Starring: John Travolta (The Punisher, Face/Off) as Gabriel, Hugh Jackman (X-Men Trilogy, The Prestige) as Stanley Jobson, Halle Berry (Gothica, X-Men Trilogy) as Ginger Knowles, Don Cheadle (Hotel Rwanda, Ocean’s Trilogy) as J.T. Roberts
Directed By: Dominic Sena (Gone in 60 Seconds)

The Story
Stanley Jobson (Jackman) is having a hard time. He’s just got out of jail, his ex-wife has a court order banning him from visiting his daughter, has a crap job, and is broke. Life ain’t good at all, but when charismatic covert agent, Gabriel (Travolta) offers him $10 million if he can hack into a secret government slush fund to steal $9.5 billion, things go from bad to worse.

Gabriel needs the money to fight globel terrorism and will stop at nothing to achieve his goal, even strapping 15 pounds of ball bearing and 20 pounds of C-4 to innocent civilian hostages and kidnapping Stanley’s 10-year-old daughter to get what he wants.
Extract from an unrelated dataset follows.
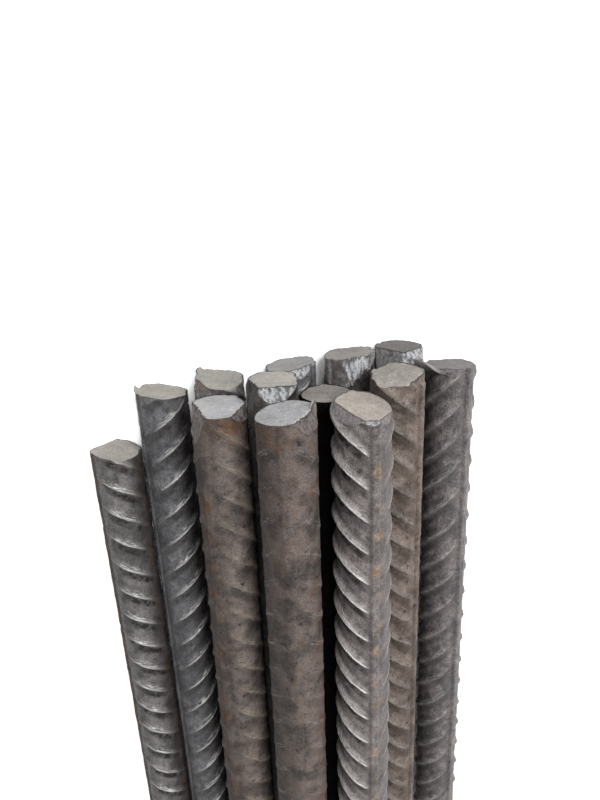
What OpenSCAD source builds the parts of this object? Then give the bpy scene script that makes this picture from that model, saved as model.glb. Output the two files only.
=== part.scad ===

He strongly believes in fighting terror with terror, and wars cost money. Stanley reluctantly helps, all the while being pursued by special agent Roberts (Cheadle) and seduced by Gabriel’s squeeze, Ginger (Berry).

Swordfish [Blu-ray] has many interesting twists and surprises. My favourite is the chase involving the police and aerial bus, which, incidentally, was not CGI, but very real. This film received a lot of flack and the release was even delayed in the U.K. because the original theatrical release date (mid-September 2001) was overshadowed by the horrendous attacks in New York, Pennsylvania, and Washington. Fighting terror with terror doesn’t seem so outlandish now, does it? It also received a bit of flack over Halle Berry whipping her puppies out. $250,000 a pop, wasn’t it?

If you like good, fast action, you’ll love this. I did. The movie runs for 100 minutes. I give it 8/10.

The Visuals
As per usual, Warner opted for a VC-1 encode, as opposed to a superior AVC video encode. You’d never tell, though, because the images are beautiful. Skin colors are spot on. Close up detail is superb, as are distant city shots. There is often a soft golden glow, but this is the intent of the filmmaker. Shadow detail is very good. This is a clear step up from the standard definition DVD. This merits an 8/10.

The Audio
If any movie was deserving of a great lossless Dolby Tru-HD or PCM soundtrack, it was Swordfish, especially the “walking claymore mine” explosion at the beginning, or the huge machine gun being fired by Travolta’s character.

Unfortunately, all we have is DD5.1 @ 640 kbps. True, it’s a great mix, but I wonder what it would have sounded like in DTHD at maybe 10 times the bandwidth. I think they’d still be peeling me off the ceiling. Panning is accurate and all channels are used vigorously. Dialogue is never drowned out and gunfire sounded real.

I only hope when Warner goes BD exclusive on June 1st this title will be considered for an audio overhaul. After heating I Am Legend’s superb DTHD soundtrack, I know Warner can do it and do it well. Here’s hoping. For now, I’ll give it 7/10.

The Extras
Basically, all the supplements from the previous DVD are enclosed here, including those that you had to enter a passcode to access.

First, we have an audio commentary by director Dominic Sena. Next, we have HBO First Look: Swordfish, basically a PR piece featuring input rom everyone on board. An enjoyable watch, and it runs for 15 minutes in standard definition.

Next, we have Effects in Focus: The Flying Bus. This 8-minute featurette shows how the flying bus sequence was filmed.Only shown in S/D. Swordfish: In Conversation is almost 13 minutes of cast and crew interviews, also in S/D.

There are 2 alternative endings with optional commentary by the director shown in standard definition, as well as the theatrical trailer, still in S/D.

Finally, we have the Planet Rock Club Reel music video by D.J. Paul Oakenfold. Being an admirer of Mr. Oakenfold for many years, I actually did warm-up DJ at the Ministry of Sound in London one night he was performing), I can appreciate this music track. I know many Americans will not (Dixie Chicks, anyone?).

A good collection of extras. I just wish that they were in hi-def. I give it 6/10.

Overall Impact
I really enjoyed Swordfish. The action, twists, and that explosion – WOW. Great visuals, good audio, and good extras – highly recommended. I give it an 8/10 total.